Saturday, August 17, 2013

Did you know?

Instructing people
in ways and methods to defeat a polygraph is an illegal activity, in a roundabout way.
The undercover stings are being cited as the latest examples of the Obama administration’s emphasis on rooting out “insider threats,” a catchall phrase meant to describe employees who might become spies, leak to the news media, commit crimes or become corrupted in some way.

The federal government previously treated such instructors only as nuisances, partly because the polygraph-beating techniques are unproven. Instructors have openly advertised and discussed their techniques online, in books and on national television. As many as 30 people or businesses across the country claim in Web advertisements that they can teach someone how to beat a polygraph test, according to U.S. government estimates.

In the last year, authorities have launched stings targeting Doug Williams, a former Oklahoma City police polygrapher, and Chad Dixon, an Indiana man who’s said to have been inspired by Williams’ book on the techniques, people who are familiar with the investigation told McClatchy. Dixon has pleaded guilty to federal charges of obstructing an agency proceeding and wire fraud. Prosecutors have indicated that they plan to ask a federal judge to sentence Dixon to two years in prison. Williams declined to comment other than to say he’s done nothing wrong.

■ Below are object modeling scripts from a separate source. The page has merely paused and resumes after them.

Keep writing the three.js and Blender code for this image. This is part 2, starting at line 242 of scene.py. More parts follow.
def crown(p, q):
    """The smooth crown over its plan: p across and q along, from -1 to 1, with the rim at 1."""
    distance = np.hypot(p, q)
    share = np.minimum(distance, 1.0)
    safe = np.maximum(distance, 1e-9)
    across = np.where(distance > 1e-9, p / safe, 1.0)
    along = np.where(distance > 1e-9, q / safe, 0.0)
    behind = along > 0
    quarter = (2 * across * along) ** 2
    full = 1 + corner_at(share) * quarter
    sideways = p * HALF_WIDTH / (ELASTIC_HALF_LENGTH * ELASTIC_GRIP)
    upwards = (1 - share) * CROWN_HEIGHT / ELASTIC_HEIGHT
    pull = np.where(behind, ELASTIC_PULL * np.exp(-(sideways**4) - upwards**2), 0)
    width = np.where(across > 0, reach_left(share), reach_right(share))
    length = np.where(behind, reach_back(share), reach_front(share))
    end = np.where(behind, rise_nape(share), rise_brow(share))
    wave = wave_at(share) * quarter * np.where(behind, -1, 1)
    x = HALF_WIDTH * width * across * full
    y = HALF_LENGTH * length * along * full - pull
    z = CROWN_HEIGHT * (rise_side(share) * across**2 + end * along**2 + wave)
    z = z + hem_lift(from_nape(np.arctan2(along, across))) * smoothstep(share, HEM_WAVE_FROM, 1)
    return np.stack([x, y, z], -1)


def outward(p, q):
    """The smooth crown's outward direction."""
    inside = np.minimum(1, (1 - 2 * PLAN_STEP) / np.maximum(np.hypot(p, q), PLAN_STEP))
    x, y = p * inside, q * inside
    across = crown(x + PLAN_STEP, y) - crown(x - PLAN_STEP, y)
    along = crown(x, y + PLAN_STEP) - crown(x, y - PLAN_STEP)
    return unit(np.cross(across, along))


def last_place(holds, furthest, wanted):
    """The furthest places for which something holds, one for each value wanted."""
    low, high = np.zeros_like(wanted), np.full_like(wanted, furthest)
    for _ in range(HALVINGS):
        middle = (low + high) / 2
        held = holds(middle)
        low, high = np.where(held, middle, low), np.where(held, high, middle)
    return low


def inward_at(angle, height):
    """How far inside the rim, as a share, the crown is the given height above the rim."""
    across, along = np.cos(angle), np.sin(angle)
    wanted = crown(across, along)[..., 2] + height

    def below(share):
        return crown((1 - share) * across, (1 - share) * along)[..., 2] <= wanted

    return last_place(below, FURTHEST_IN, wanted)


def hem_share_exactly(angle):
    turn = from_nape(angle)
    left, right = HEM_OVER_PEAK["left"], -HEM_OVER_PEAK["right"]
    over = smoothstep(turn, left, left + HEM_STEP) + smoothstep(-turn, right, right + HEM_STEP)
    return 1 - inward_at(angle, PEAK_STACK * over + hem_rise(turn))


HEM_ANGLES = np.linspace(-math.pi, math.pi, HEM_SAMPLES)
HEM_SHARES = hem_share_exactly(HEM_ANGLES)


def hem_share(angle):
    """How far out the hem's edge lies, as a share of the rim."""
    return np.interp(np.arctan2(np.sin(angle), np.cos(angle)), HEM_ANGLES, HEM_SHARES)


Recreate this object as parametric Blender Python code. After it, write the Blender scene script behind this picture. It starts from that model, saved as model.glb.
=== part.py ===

While legal experts agree that authorities could pursue the prosecution, some accused the government of overreaching in the name of national security.

The federal government polygraphs about 70,000 people a year for security clearances and jobs, but most courts won’t allow polygraph results to be submitted as evidence, citing the machines’ unreliability. Scientists question whether polygraphers can identify liars by interpreting measurements of blood pressure, sweat activity and respiration. Researchers say the polygraph-beating techniques can’t be detected with certainty, either.

Citing the scientific skepticism, one attorney compared the prosecution of polygraph instructors to indicting someone for practicing voodoo.
Voodoo justice would get along very well with the voodoo economics we have endured these last 30 years.